- Available data -
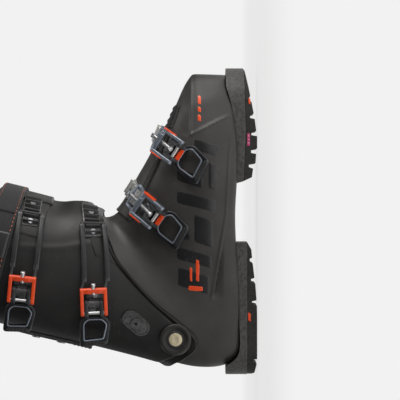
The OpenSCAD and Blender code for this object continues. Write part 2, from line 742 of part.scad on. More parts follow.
module spine_blade() {
    color(graphite)
    difference() {
        across(-9, 9)
            polygon([for (j = [0:8]) back_point(mix(15.05, 16.9, j / 8), 0.5),
                     for (j = [8:-1:0]) back_point(mix(15.05, 16.9, j / 8), 3.6)]);
        spine_holes();
    }
}
module spine_bolts() {
    color(steel)
    for (s = SPINE_BOLTS)
        place(spine_frame(s)) {
            translate([0, 0, -cuff_wall - 0.2])
                cylinder(r = 2.5, h = cuff_wall + 4.2);
            translate([0, 0, 3.7])
                cylinder(r = 4.4, h = 1.5);
        }
}
module cuff_rivets() {
    color(steel) {
        buckle_rivets(LOWER, cuff_wall);
        buckle_rivets(UPPER, cuff_wall);
    }
}
module cuff_buckle_axles() {
    color(steel) {
        axle(LOWER);
        axle(UPPER);
    }
}
leg_edge = [[0, 14.9], [0.25, 14.7], [0.5, 14.45], [1, 14.45]];
function leg_rings(top, out, n) =
    [for (j = [0:n]) [for (g = girth) cuff_point(mix(lookup(abs(g), leg_edge), top, j / n), g, out)]];
module liner_cuff() {
    color(black)
    ring_skin(leg_rings(18.7, -1.2, 8), leg_rings(18.7, -1.2 - liner_wall - 5, 8));
}
module liner_tongue() {
    color(black)
    grid_slab([for (j = [0:8]) [for (k = [0:8])
                  cuff_point(mix(15.2, 19, j / 8), mix(-0.27, 0.27, k / 8), -liner_wall - 7)]],
              [for (j = [0:8]) [for (k = [0:8])
                  cuff_point(mix(15.2, 19, j / 8), mix(-0.27, 0.27, k / 8), -liner_wall - 15)]]);
}
module liner_pull_loop() {
    color(graphite)
    rod([for (k = [0:10])
            let (p = cuff_point(18.7, 1, -7))
                [p[0], -12 + 24 * k / 10, p[2] + 2.4 + 20.6 * sin(18 * k)]], 1.6, 6);
}
module power_strap() {
    color(graphite)
    ring_skin([for (s = [17.2, 17.6, 17.95]) [for (g = girth) cuff_point(s, g, cuff_wall + 5.8)]],
              [for (s = [17.2, 17.6, 17.95]) [for (g = girth) cuff_point(s, g, cuff_wall + 3.8)]]);
}
module strap_keeper() {
    color(graphite)
    patch("cuff", 17.25, 17.9, -0.50, -0.40, 6.2, 8, 2, 3);
}

// ---- One module per buckle piece ----------------------------------------------------------------
module instep_buckle_base() { color(graphite) buckle_base(INSTEP); }
module toe_buckle_base() { color(graphite) buckle_base(TOE); }
module lower_cuff_buckle_base() { color(graphite) buckle_base(LOWER); }
module upper_cuff_buckle_base() { color(graphite) buckle_base(UPPER); }
module instep_catch() { color(steel) ladder(INSTEP, 2, 18, 6, 9); }
module toe_catch() { color(steel) ladder(TOE, 2, 18, 6, 9); }
module lower_cuff_ladder() { color(steel) ladder(LOWER, 3, 22, 14, 8.5); }
module upper_cuff_ladder() { color(steel) ladder(UPPER, 3, 22, 14, 8.5); }
module instep_lever() { color(graphite) lever(INSTEP); }
module toe_lever() { color(graphite) lever(TOE); }
module lower_cuff_lever() { color(graphite) lever(LOWER); }
module upper_cuff_lever() { color(graphite) lever(UPPER); }
module instep_lever_grip() { color(charcoal) lever_grip(INSTEP); }
module toe_lever_grip() { color(charcoal) lever_grip(TOE); }
module lower_cuff_lever_grip() { color(charcoal) lever_grip(LOWER); }
module upper_cuff_lever_grip() { color(charcoal) lever_grip(UPPER); }
module instep_link_pin() { color(steel) link_pin(INSTEP); }
module toe_link_pin() { color(steel) link_pin(TOE); }
module lower_cuff_link_pin() { color(steel) link_pin(LOWER); }
module upper_cuff_link_pin() { color(steel) link_pin(UPPER); }
module instep_yoke() { color(orange) yoke(INSTEP); }
module toe_yoke() { color(orange) yoke(TOE); }
module lower_cuff_yoke() { color(orange) yoke(LOWER); }
module upper_cuff_yoke() { color(orange) yoke(UPPER); }
module instep_bail() { color(steel) bail(INSTEP, 11.8, true); }
module toe_bail() { color(steel) bail(TOE, 11.8, true); }
module lower_cuff_bail() { color(steel) bail(LOWER, 11, false); }
module upper_cuff_bail() { color(steel) bail(UPPER, 11, false); }

lower_shell();
overlap_flap();
toe_gasket();
toe_sole_plate();
toe_sole_rubber();
heel_sole_plate();
heel_sole_rubber();
sole_screws();
sole_badge();
boot_board();
liner_foot();
footbed();
pivot_bolt_lateral();
pivot_bolt_medial();
shell_rivets();
shell_buckle_axles();
instep_buckle_base();
instep_catch();
toe_buckle_base();
toe_catch();
cuff_shell();
cuff_flap();
pivot_bushes();
cant_ring();
cant_plate();
cant_dial();
spine_blade();
spine_bolts();
cuff_rivets();
cuff_buckle_axles();
liner_cuff();
liner_tongue();
liner_pull_loop();
power_strap();
strap_keeper();
lower_cuff_buckle_base();
lower_cuff_ladder();
upper_cuff_buckle_base();
upper_cuff_ladder();
instep_lever();
instep_lever_grip();
instep_link_pin();
instep_yoke();
instep_bail();
toe_lever();
toe_lever_grip();
toe_link_pin();
toe_yoke();
toe_bail();
lower_cuff_lever();
lower_cuff_lever_grip();
lower_cuff_link_pin();
lower_cuff_yoke();
lower_cuff_bail();
upper_cuff_lever();
upper_cuff_lever_grip();
upper_cuff_link_pin();
upper_cuff_yoke();
upper_cuff_bail();
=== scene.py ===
"""Looks of a right alpine ski boot: shell, hinged cuff, four buckles, soles, liner and strap."""

from __future__ import annotations

import json
import logging
import math
from dataclasses import dataclass, field
from enum import Enum
from typing import Iterable, Sequence

import bmesh
import bpy
import numpy as np
from mathutils import Matrix, Vector
from mathutils.bvhtree import BVHTree

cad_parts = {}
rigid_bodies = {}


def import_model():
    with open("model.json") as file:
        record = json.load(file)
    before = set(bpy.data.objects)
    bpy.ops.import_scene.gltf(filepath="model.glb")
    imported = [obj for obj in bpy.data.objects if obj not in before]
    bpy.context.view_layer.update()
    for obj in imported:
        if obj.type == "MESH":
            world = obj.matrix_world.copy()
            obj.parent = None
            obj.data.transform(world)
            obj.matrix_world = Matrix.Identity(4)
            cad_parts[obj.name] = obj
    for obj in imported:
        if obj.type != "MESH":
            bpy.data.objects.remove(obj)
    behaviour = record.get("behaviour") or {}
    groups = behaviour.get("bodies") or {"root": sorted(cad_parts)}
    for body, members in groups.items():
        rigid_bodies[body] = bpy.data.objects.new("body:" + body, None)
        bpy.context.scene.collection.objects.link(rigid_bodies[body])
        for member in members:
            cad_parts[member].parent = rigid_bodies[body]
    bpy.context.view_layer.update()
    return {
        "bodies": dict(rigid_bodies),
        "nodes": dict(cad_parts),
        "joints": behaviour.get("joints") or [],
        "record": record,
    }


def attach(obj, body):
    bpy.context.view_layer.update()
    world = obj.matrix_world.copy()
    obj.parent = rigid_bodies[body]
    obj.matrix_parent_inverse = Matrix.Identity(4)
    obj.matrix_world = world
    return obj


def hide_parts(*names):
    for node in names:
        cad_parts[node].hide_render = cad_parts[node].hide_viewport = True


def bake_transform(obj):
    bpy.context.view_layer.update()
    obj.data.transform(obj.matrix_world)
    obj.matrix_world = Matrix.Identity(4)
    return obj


LOG = logging.getLogger("ski_boot")
MM = 0.001
Loop = list[tuple[float, float]]


class Layer(Enum):
    """The two skins that pieces are laid on."""

    SHELL = "shell"
    CUFF = "cuff"


class Side(Enum):
    """The two sides of the boot."""

    LATERAL = -1
    MEDIAL = 1


# ---- The boot's form --------------------------------------------------------------------------


def smooth(x: np.ndarray | float, low: float, high: float) -> np.ndarray:
    """A soft step.

    Args:
        x: Where to read it.
        low: Where the step starts.
        high: Where it ends; it may be below low for a falling step.

    Returns:
        Values from 0 to 1.
    """
    t = np.clip((np.asarray(x, float) - low) / (high - low), 0, 1)
    return t * t * (3 - 2 * t)


def unit(v: np.ndarray) -> np.ndarray:
    """Scales vectors, held in the last axis, to length 1."""
    return v / np.maximum(np.linalg.norm(v, axis=-1, keepdims=True), 1e-12)


@dataclass
class Frame:
    """A local frame in millimetres: along, across and outward directions at an origin."""

    along: np.ndarray
    across: np.ndarray
    outward: np.ndarray
    origin: np.ndarray

    def at(self, x: float, y: float, z: float) -> np.ndarray:
        """The millimetre point at local x, y, z."""
        return self.origin + self.along * x + self.across * y + self.outward * z

    def raised(self, height: float) -> "Frame":
        """The frame moved outwards by a height."""
        return Frame(self.along, self.across, self.outward, self.at(0, 0, height))

    def tilted(self, degrees: float) -> "Frame":
        """The frame turned about its across direction."""
        c, s = math.cos(math.radians(degrees)), math.sin(math.radians(degrees))
        return Frame(self.along * c - self.outward * s, self.across, self.outward * c + self.along * s,
                     self.origin)


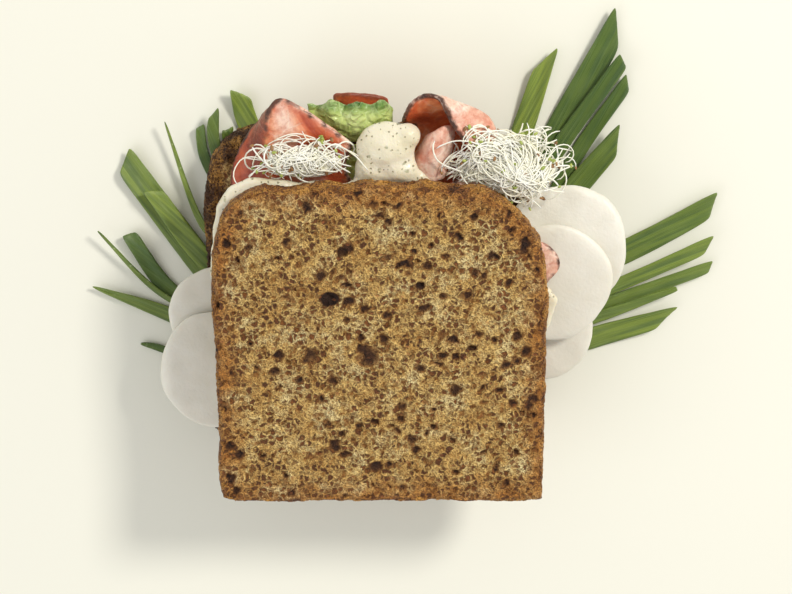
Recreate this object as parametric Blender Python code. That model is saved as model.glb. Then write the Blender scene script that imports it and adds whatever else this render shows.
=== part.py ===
"""A roast beef sandwich lying flat on a fan of leek blades, built in metres with +Z up.

The two slices of wholemeal bread lie face up, the top one a little nearer the front. Between them
lie lettuce, folded slices of beef, soft white cheese, herb mayonnaise and two tufts of sprouts.
"""

import math
import random

import bmesh
import bpy
from mathutils import Vector, noise

MM = 0.001
GAP = 0.35  # mm of air between two pieces that touch

# Bread, all in mm
SLICE_HALF_WIDTH = 57.0
SLICE_HALF_HEIGHT = 55.5
SLICE_THICKNESS = 12.4
TOP_CENTRE = (-8.5, -26.2)
BOTTOM_CENTRE = (-13.0, -12.2)
BOTTOM_Z = 2.9
TOP_Z = 35.8
CRUST_ROUNDING = 3.0
CRUST_POINTS = 64
CRUST_BUMP = 0.5
SCALLOP_HEIGHT = 2.0
BOTTOM_SEED = 3.0
TOP_SEED = 11.0

# Fillings, in mm
BEEF_THICKNESS = 2.0
LETTUCE_THICKNESS = 0.9
CHEESE_THICKNESS = 4.0
BLADE_THICKNESS = 1.1
UPPER_BLADE_Z = 1.5
MAYO_Z = 32.7
MAYO_THICKNESS = 2.7
MAYO_LEFT_DEPTH = 2.0  # how much deeper it is at the left edge

# The slice seen from above, from its lower left corner and anticlockwise, as parts of the half
# width and the half height
SLICE_OUTLINE = [
    (-0.88, -1.0), (0.0, -1.0), (0.88, -1.0), (0.955, -0.965), (0.975, -0.88), (0.98, -0.36),
    (0.99, 0.18), (0.98, 0.46), (0.93, 0.67), (0.76, 0.88), (0.53, 0.98), (0.0, 1.0),
    (-0.47, 0.985), (-0.75, 0.96), (-0.91, 0.87), (-0.985, 0.61), (-1.0, 0.32), (-0.985, 0.0),
    (-0.975, -0.45), (-0.97, -0.88), (-0.95, -0.965),
]

# The larger pores in the upper face: centre x and y, then half length and half width
PORES = [
    (-25.5, -9.5, 4.3, 3.0), (-21.5, -2.0, 3.0, 1.4), (-6.0, 5.0, 2.7, 1.5), (0.7, -0.5, 2.2, 1.4),
    (4.7, -5.0, 2.6, 1.9), (12.5, -8.5, 2.2, 1.6), (-16.0, -30.0, 1.7, 1.7), (-6.0, -30.5, 2.0, 1.6),
    (-16.0, -54.0, 2.0, 2.4), (-46.0, -56.0, 1.0, 2.4), (-30.5, -55.5, 1.0, 2.4), (-47.5, -28.0, 1.4, 2.4),
    (-40.0, -31.5, 1.6, 1.5), (-35.0, -28.0, 1.7, 1.4), (6.5, -45.5, 2.0, 1.6), (22.0, -26.0, 1.8, 1.3),
    (-5.5, -54.0, 2.0, 1.6), (-40.5, -12.5, 1.8, 1.5), (-21.0, 6.0, 2.0, 1.3), (-54.5, 0.0, 2.0, 1.5),
    (-11.5, -10.0, 1.7, 1.4), (28.0, -48.0, 1.8, 1.2), (4.0, 3.5, 1.6, 1.2), (-28.0, -40.0, 1.5, 1.8),
]
PORE_DEPTH = 0.8  # of a pore's half width
FINE_PORE = 2.1

# Cheese: centre, radius, level in its stack and how far its front edge sags
CHEESES = {
    "cheese_left_back": ((-63.5, -24.0), 19.0, 0, 0.0),
    "cheese_left_front": ((-64.0, -42.0), 22.0, 1, 2.6),
    "cheese_right_front": ((45.5, -27.5), 20.0, 0, 0.0),
    "cheese_right_back": ((54.0, 1.6), 22.7, 1, -2.6),
    "cheese_right_mid": ((50.0, -9.0), 21.0, 2, 0.0),
}

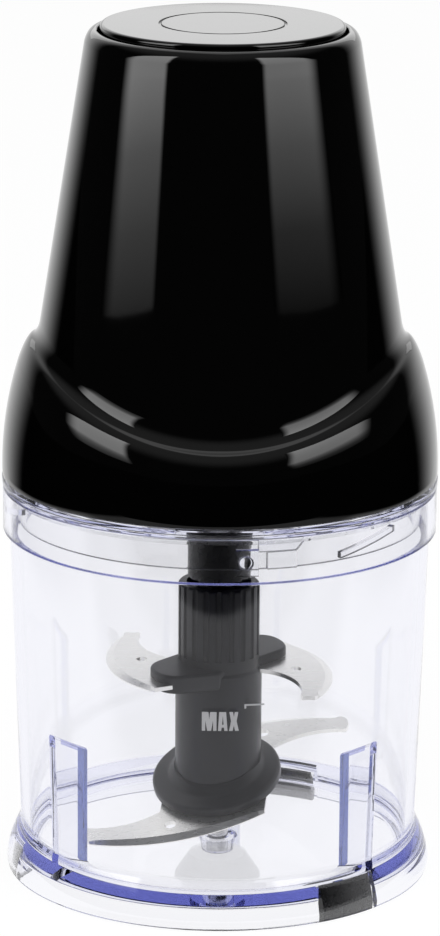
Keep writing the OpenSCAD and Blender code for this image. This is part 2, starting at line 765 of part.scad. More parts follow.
module ring_gear() {
    rp = ring_teeth * gear_module / 2;
    color(c_nylon) difference() {
        pipe(ring_r, carrier_r + 0.6, plate_top, ring_top);
        translate([0, 0, gear_z - teeth_extra]) linear_extrude(gear_t + 3 * through)
            polygon(gear_points(ring_teeth, rp - addendum, rp + dedendum, -tooth_thin,
                                ring_phase));
        around(3, ring_screw_az) translate([ring_screw_r, 0, plate_top - through])
            cylinder(r = small_screw_r, h = ring_top, $fn = 32);
    }
}

module gear_cover() {
    color(c_black) difference() {
        union() {
            pipe(ring_r, 0, ring_top, cover_top);
            pipe(bearing_r + 2, 0, cover_top - 0.5, bearing_z + bearing_h);
            for (s = [-1, 1]) translate([post_x, s * post_y, cover_top - 0.5])
                cylinder(r = post_r + 0.4, h = stator_z - cover_top + 0.5, $fn = 48);
        }
        translate([0, 0, bearing_z]) cylinder(r = bearing_r, h = 20);
        translate([0, 0, ring_top - 1]) cylinder(r = shaft_r + 0.6, h = 20, $fn = 48);
        around(3, ring_screw_az) translate([ring_screw_r, 0, ring_top - through])
            cylinder(r = small_screw_r, h = cover_t + 2 * through, $fn = 32);
        for (s = [-1, 1]) translate([post_x, s * post_y, stator_z - 8])
            cylinder(r = 1.2, h = 10, $fn = 32);
    }
}

module gearbox_screws() {
    color(c_steel) around(3, ring_screw_az) translate([ring_screw_r, 0, 0]) {
        translate([0, 0, plate_z + 0.4])
            cylinder(r = small_screw_r, h = cover_top - plate_z - 0.4, $fn = 32);
        translate([0, 0, cover_top]) cylinder(r = small_head_r, h = small_head_h, $fn = 32);
    }
}

module bearing(z0, h) {
    color(c_brass) pipe(bearing_r, shaft_r + run_clear, z0, z0 + h);
}
module lower_bearing() { bearing(bearing_z, bearing_h); }
module upper_bearing() { bearing(upper_bearing_z, bearing_h); }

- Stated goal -
Give solely the number of lines in the data that contain the string "json".

- Final answer -
3